Directive:
Exactly repeat the lines starting at the one that holds "for name in" and ending at the one that holds "obj.parent = None". Both end lines count; leave out everything else.

━━━━

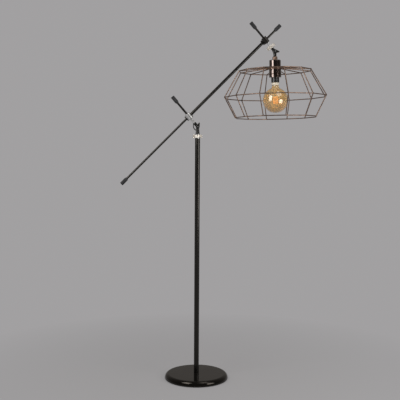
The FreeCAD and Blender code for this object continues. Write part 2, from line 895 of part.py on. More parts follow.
# The stand stays still
nodes["base_cover"] = base_cover()
nodes["base_weight"] = base_weight()
nodes["base_pad"] = base_pad()
nodes["base_lead_bush"] = base_lead_bush()
nodes["base_nut"] = base_nut()
nodes["pole_stud"] = pole_stud()
nodes["pole_plugs"] = pole_plugs()
nodes["pole_tube"] = pole_tube()
nodes["neck_nipple"] = neck_nipple()
nodes["neck_collar"] = pale_collar(pole_top + neck_collar_lift, nipple_radius)
nodes["pole_lead"] = pole_lead()

# The head turns on the nipple
lower_passage = lower_lead_loop(lead_passage)
nodes["lower_joint_fork"] = stood(lower_fork(), lower_pivot, 90).cut(lower_passage)
nodes["lower_joint_screw"] = stood(joint_screw(), lower_pivot, 90)
nodes["neck_grub_screw"] = stood(neck_grub_screw(), lower_pivot, 90)
nodes["lower_lever_nut"] = stood(lever_nut(lower_lever_angle), lower_pivot, 90)

# The arm tilts at the lower joint
lower_cap_foot = along(lower_cross, arm_angle, lower_counter_length)
nodes["lower_joint_tongue"] = stood(lower_tongue(), lower_pivot, arm_angle).cut(lower_passage)
nodes["lower_joint_tube"] = stood(lower_tube(), lower_pivot, arm_angle).cut(lower_passage)
nodes["lower_front_sleeve"] = stood(front_sleeve(), lower_cross, arm_angle)
nodes["lower_counter_rod"] = stood(counter_rod(lower_counter_length), lower_cross, arm_angle)
nodes["lower_counter_cap"] = stood(end_cap(), lower_cap_foot, arm_angle)
nodes["lower_lead_loop"] = lower_lead_loop(lead_radius)

# The boom swivels at the lower cross
tail_angle = boom_angle + 180
tail_cap_foot = along(lower_boom_end, tail_angle, tail_length)
tip_cap_foot = along(upper_boom_end, boom_angle, tip_length)
lower_rear_sleeve = rear_sleeve(rod_radius, boom_tube_radius)
upper_rear_sleeve = rear_sleeve(boom_tube_radius, rod_radius)
nodes["lower_rear_sleeve"] = stood(lower_rear_sleeve, lower_boom_end, boom_angle)
nodes["lower_swivel_pin"] = stood(swivel_pin(), lower_cross, 90)
nodes["boom_tail_rod"] = stood(counter_rod(tail_length), lower_boom_end, tail_angle)
nodes["boom_tail_cap"] = stood(end_cap(), tail_cap_foot, tail_angle)
nodes["boom_tube"] = stood(boom_tube(), lower_boom_end, boom_angle)
nodes["boom_lead"] = boom_lead()
nodes["upper_rear_sleeve"] = stood(upper_rear_sleeve, upper_boom_end, boom_angle)
nodes["upper_swivel_pin"] = stood(swivel_pin(), upper_cross, 90)
nodes["boom_tip_rod"] = stood(counter_rod(tip_length), upper_boom_end, boom_angle)
nodes["boom_tip_cap"] = stood(end_cap(), tip_cap_foot, boom_angle)

# The shade arm swivels at the upper cross
upper_passage = upper_lead_loop(lead_passage)
upper_cap_foot = along(upper_cross, arm_angle, upper_counter_length)
arm_collar = pale_collar(upper_fork_length + 0.5, rod_radius)
nodes["upper_front_sleeve"] = stood(front_sleeve(), upper_cross, arm_angle)
nodes["upper_counter_rod"] = stood(counter_rod(upper_counter_length), upper_cross, arm_angle)
nodes["upper_counter_cap"] = stood(end_cap(), upper_cap_foot, arm_angle)
nodes["upper_joint_tube"] = stood(upper_tube(), upper_pivot, arm_angle).cut(upper_passage)
nodes["arm_collar"] = stood(arm_collar, upper_pivot, arm_angle).cut(upper_passage)
nodes["upper_joint_fork"] = stood(upper_fork(), upper_pivot, arm_angle + 180).cut(upper_passage)
nodes["upper_joint_screw"] = stood(joint_screw(), upper_pivot, 90)
nodes["upper_lead_loop"] = upper_lead_loop(lead_radius)
nodes["upper_lever_nut"] = stood(lever_nut(upper_lever_angle), upper_pivot, 90)

# The shade tilts at the upper joint
top_ring = cage_ring(top_ring_radius, top_ring_drop)
middle_ring = cage_ring(middle_ring_radius, middle_ring_drop)
bottom_ring = cage_ring(bottom_ring_radius, bottom_ring_drop)
collar = cage_collar()
spokes = cage_wires(cover_radius + overshoot, spoke_drop, top_ring_radius, top_ring_drop,
                    [collar, top_ring])
upper_ribs = cage_wires(top_ring_radius, top_ring_drop, middle_ring_radius, middle_ring_drop,
                        [top_ring, middle_ring, spokes])
lower_ribs = cage_wires(middle_ring_radius, middle_ring_drop, bottom_ring_radius, bottom_ring_drop,
                        [middle_ring, bottom_ring])
hanging = {
    "upper_joint_tongue": upper_tongue(),
    "holder_neck_cup": holder_neck_cup(),
    "holder_cover": holder_cover(),
    "holder_nut": holder_nut(),
    "holder_skirt": holder_skirt(),
    "lampholder_body": lampholder_body(),
    "lampholder_shell": lampholder_shell(),
    "lampholder_contact": lampholder_contact(),
    "bulb_cap": bulb_cap(),
    "bulb_collar": bulb_collar(),
    "bulb_glass": bulb_glass(),
    "bulb_stem": bulb_stem(),
    "bulb_filaments": bulb_filaments(),
    "cage_collar": collar,
    "cage_spokes": spokes,
    "cage_top_ring": top_ring,
    "cage_upper_ribs": upper_ribs,
    "cage_middle_ring": middle_ring,
    "cage_lower_ribs": lower_ribs,
    "cage_bottom_ring": bottom_ring,
}
for name, shape in hanging.items():
    nodes[name] = stood(shape, upper_pivot, shade_angle)
for name in ("upper_joint_tongue", "holder_neck_cup"):
    nodes[name] = nodes[name].cut(upper_passage)

os.makedirs("parts", exist_ok=True)
for name, shape in nodes.items():
    shape.exportStep("parts/" + name + ".step")
    print(name, len(shape.Solids), "solids", round(shape.Volume), "mm3")
print("lower cross", lower_cross, "upper cross", upper_cross, "upper pivot", upper_pivot)
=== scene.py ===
import json
import math

import bpy
from mathutils import Matrix, Vector


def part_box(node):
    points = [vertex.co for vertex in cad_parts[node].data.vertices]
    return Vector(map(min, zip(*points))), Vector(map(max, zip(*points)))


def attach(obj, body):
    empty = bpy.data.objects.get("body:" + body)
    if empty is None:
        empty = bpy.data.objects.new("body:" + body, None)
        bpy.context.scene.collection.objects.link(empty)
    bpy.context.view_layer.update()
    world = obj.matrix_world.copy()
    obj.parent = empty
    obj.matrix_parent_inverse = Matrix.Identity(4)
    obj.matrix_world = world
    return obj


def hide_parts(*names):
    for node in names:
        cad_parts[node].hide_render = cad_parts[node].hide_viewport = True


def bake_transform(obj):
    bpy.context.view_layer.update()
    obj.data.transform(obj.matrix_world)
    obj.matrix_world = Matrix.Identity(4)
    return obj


# Looks of the wire cage floor lamp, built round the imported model.
# Blender works in metres. Sizes below are millimetres, and MM turns them into metres.
# A piece is modelled upright about its own +Z in millimetres, and a place stands it up
# in the frame: its origin is a joint's pivot, and its +Z points along the arm or shade.

MM = 0.001

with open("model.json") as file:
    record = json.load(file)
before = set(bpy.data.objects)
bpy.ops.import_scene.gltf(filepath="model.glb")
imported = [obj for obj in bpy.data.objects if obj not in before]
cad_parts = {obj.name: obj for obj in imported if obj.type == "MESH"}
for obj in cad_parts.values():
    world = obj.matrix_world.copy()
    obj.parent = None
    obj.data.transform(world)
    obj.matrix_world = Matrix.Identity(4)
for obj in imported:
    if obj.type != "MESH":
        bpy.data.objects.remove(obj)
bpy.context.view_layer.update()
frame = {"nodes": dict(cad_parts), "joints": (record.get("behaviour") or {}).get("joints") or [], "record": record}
nodes = frame["nodes"]
joint_at = {joint["name"]: Vector(joint["pos_m"]) / MM for joint in frame["joints"]}

# Camera, which stands where the photograph was taken from
frame_pixels = 400
sensor_width = 36.0
focal_pixels = 726.7
camera_place = Vector((-237.0, -3577.0, 1106.4))
camera_yaw = -4.0
camera_pitch = -1.62
camera_roll = 0.318
camera_shift = -0.06

# Light; metal mirrors a dark studio in front of the lamp and a lighter one behind it
backdrop_grey = (0.36, 0.352, 0.357)
mirrored_front = (0.05, 0.048, 0.045)
mirrored_back = (0.235, 0.217, 0.20)
mirror_fade = (-0.25, 0.75)
ambient = 0.36
ambient_tint = (1.0, 0.99, 0.975, 1)
lamp_tint = (1.0, 0.985, 0.965)
floor_size = 30000.0
floor_roughness = 0.9
floor_specular = 0.1
floor_glow_near_base = 0.5
floor_fade_start = 350.0
floor_fade_end = 1500.0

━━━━

Written reply:
for name in ("upper_joint_tongue", "holder_neck_cup"):
    nodes[name] = nodes[name].cut(upper_passage)

os.makedirs("parts", exist_ok=True)
for name, shape in nodes.items():
    shape.exportStep("parts/" + name + ".step")
    print(name, len(shape.Solids), "solids", round(shape.Volume), "mm3")
print("lower cross", lower_cross, "upper cross", upper_cross, "upper pivot", upper_pivot)
=== scene.py ===
import json
import math

import bpy
from mathutils import Matrix, Vector


def part_box(node):
    points = [vertex.co for vertex in cad_parts[node].data.vertices]
    return Vector(map(min, zip(*points))), Vector(map(max, zip(*points)))


def attach(obj, body):
    empty = bpy.data.objects.get("body:" + body)
    if empty is None:
        empty = bpy.data.objects.new("body:" + body, None)
        bpy.context.scene.collection.objects.link(empty)
    bpy.context.view_layer.update()
    world = obj.matrix_world.copy()
    obj.parent = empty
    obj.matrix_parent_inverse = Matrix.Identity(4)
    obj.matrix_world = world
    return obj


def hide_parts(*names):
    for node in names:
        cad_parts[node].hide_render = cad_parts[node].hide_viewport = True


def bake_transform(obj):
    bpy.context.view_layer.update()
    obj.data.transform(obj.matrix_world)
    obj.matrix_world = Matrix.Identity(4)
    return obj


# Looks of the wire cage floor lamp, built round the imported model.
# Blender works in metres. Sizes below are millimetres, and MM turns them into metres.
# A piece is modelled upright about its own +Z in millimetres, and a place stands it up
# in the frame: its origin is a joint's pivot, and its +Z points along the arm or shade.

MM = 0.001

with open("model.json") as file:
    record = json.load(file)
before = set(bpy.data.objects)
bpy.ops.import_scene.gltf(filepath="model.glb")
imported = [obj for obj in bpy.data.objects if obj not in before]
cad_parts = {obj.name: obj for obj in imported if obj.type == "MESH"}
for obj in cad_parts.values():
    world = obj.matrix_world.copy()
    obj.parent = None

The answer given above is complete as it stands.